RICHMOND, Oct. 1 -- The skills that made DerMarr Johnson a star high school player in Silver Spring and later led the Atlanta Hawks to select him with the sixth overall pick of the 2000 NBA draft were on full display Wednesday during Wizards training camp practice.

At different points during the highly competitive practice, Johnson deflected a Juan Dixon pass into the air, retrieved it and raced the other way for a breakaway dunk, slashed to the basket for a smooth, finger-roll layup and drained jump shots on consecutive possessions.

"That was his best practice of camp so far," Coach Eddie Jordan said. "DerMarr had a really good day, no question about it. He just falls into that category of making us really long and big. He's moving better as the camp goes along, he's putting the ball on the floor and his shot will come around. He hasn't made a ton of shots but I'm sure he will."

Johnson, who signed a non-guaranteed contract on Sept. 22, faces an uphill battle in trying to crack a Wizards roster that is stacked with guards.

With Gilbert Arenas out until at least December or January, veterans Antonio Daniels and DeShawn Stevenson will start while Nick Young, Dee Brown and Dixon are battling for roles as backups.

Unlike Johnson, Brown and Dixon have partially guaranteed contracts. Dixon has familiarity with Jordan's system and Brown fills a need as a backup point guard. Also battling for spots are forwards Linton Johnson and Taj McCullough.

To make it, DerMarr Johnson will need a few more performances like the one he turned in Wednesday, but that doesn't mean he is feeling extra pressure.

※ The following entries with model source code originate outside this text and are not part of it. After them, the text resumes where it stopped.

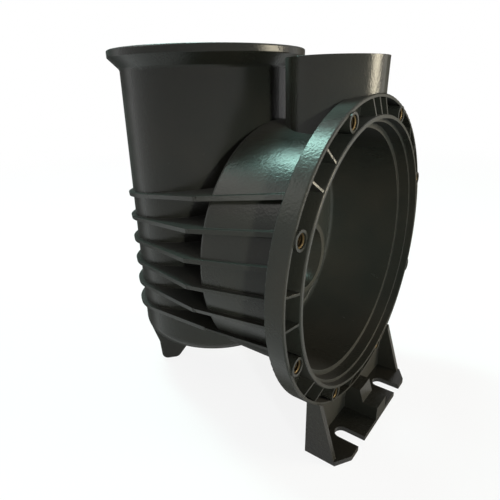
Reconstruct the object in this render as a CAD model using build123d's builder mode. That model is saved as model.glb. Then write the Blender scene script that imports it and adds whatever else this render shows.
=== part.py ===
"""Volute pump casing: strainer pot, volute drum, motor flange, discharge port and foot.

Millimetres. X is the pump axis and points out of the motor flange, Z is up. The origin is
where the pump axis meets the plane of the flange's outer lip. The casing is one moulding
with threaded inserts set into its flange.
"""

import os
from math import cos, radians, sin, sqrt

from build123d import *

# Motor flange
FLANGE_R = 120.7  # outer radius
FLANGE_DEPTH = 14.0  # depth of the outer band, front to back
LIP_WALL = 2.5  # wall of the outer lip
GROOVE_WIDTH = 11.6  # open groove between the lip and the bore ring
GROOVE_DEPTH = 9.0
RING_WALL = 2.7  # wall of the bore ring
RING_PROUD = 3.5  # the ring stands in front of the lip by this much
REGISTER_DEPTH = 5.8  # bore that centres the motor side, from the ring's front edge
SEAT_STEP = 2.5  # the second step is this much smaller than the register
SEAT_DEPTH = 9.0  # from the register's floor
SHOULDER = 4.4  # the drum's hollow is this much smaller than the second step
EDGE_ROUND = 0.9  # rounding of the band's edges and of the ring's front

# Insert bosses and webs in the groove
INSERT_COUNT = 8
BOSS_WALL = 1.7  # plastic round each insert
BOSS_PROUD = 1.3  # the bosses stand in front of the lip by this much
INSERT_BORE_R = 3.4
INSERT_WALL = 1.6
INSERT_LENGTH = 11.0
INSERT_RECESS = 1.0  # the inserts lie this far below the bosses' faces
INSERT_GROOVE = 0.6
INSERT_CHAMFER = 0.7
WEB_ANGLE = 5.6  # a pair of webs stands this far either side of its middle
WEB_THICK = 1.6
WEB_BELOW_LIP = 0.3  # a web's front edge starts this far below the lip
WEB_BELOW_RING = 1.0  # and climbs to this far below the ring's front

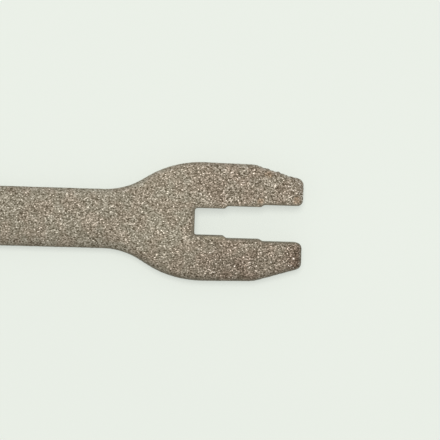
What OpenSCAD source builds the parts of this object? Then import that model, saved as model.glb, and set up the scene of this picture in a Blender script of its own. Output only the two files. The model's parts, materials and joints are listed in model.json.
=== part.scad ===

Johnson has started 136 NBA games -- more than Dixon, Young and Brown combined -- in stints with the Hawks, Denver Nuggets, New York Knicks and San Antonio Spurs.

After averaging a career-best 8.4 points and 3.4 rebounds in 72 games during his second season with the Hawks in 2001-02, Johnson injured his back and neck in a car accident.

Since then, Johnson has bounced around the league looking for a team and situation that fits. Right now, he's hoping to find it in his home town.

"I never thought about playing here earlier in my career because every time my team came to town, I had to buy like 60 tickets because I have so much family and friends out here," said Johnson, who played one season of college basketball at Cincinnati. "I was like: 'If I played here every game, I'll go broke just trying to get tickets.' But now that I'm a little older in my career, I have wanted to play here. I love my city."

To prove his point, Johnson lifted up his sweat-soaked practice jersey to reveal a tattoo of the Capitol building on his chest. On either side of it are the letters "D" and "C." After Johnson was impressive while working out with Wizards players at Verizon Center over the summer, the team signed him but only promised him an opportunity to come to camp.

The rest is up to Johnson, whose 6-foot-9 frame and slashing ability make him unique among Wizards guards.

"It's tough because nothing is guaranteed but ultimately I want to play here," Johnson said. "If I have to, I'll explore another team, but ideally, I'll come out and show what I can do and make them keep me. That's what I'm trying to do."

Wizards Notes: The Wizards capped Wednesday's lone practice with a lengthy five-on-five, full-court scrimmage with a trio of referees monitoring the action. Jordan said he scheduled more scrimmaging in this year's camp practice plans than in the past.

One reason is that the bulk of the team, including the entire starting five, has been in Jordan's system for at least two full seasons. As a result, the coaches don't have to stop the action as much for instruction and the scrimmaging has been both competitive and crisp.

"We have [scrimmaged more] because the offense is ahead of where it was last year," Jordan said. "And we're ahead on the defense. It's more quality scrimmaging." . . . Dominic McGuire (groin) did not practice while Young (sore knee) was limited. Because his team went so hard during the morning session, Jordan canceled the evening practice.

The team will practice once Thursday and then close camp with an official scrimmage Friday evening. The scrimmage, at the Siegel Center on the campus of Virginia Commonwealth University, will be open to the public.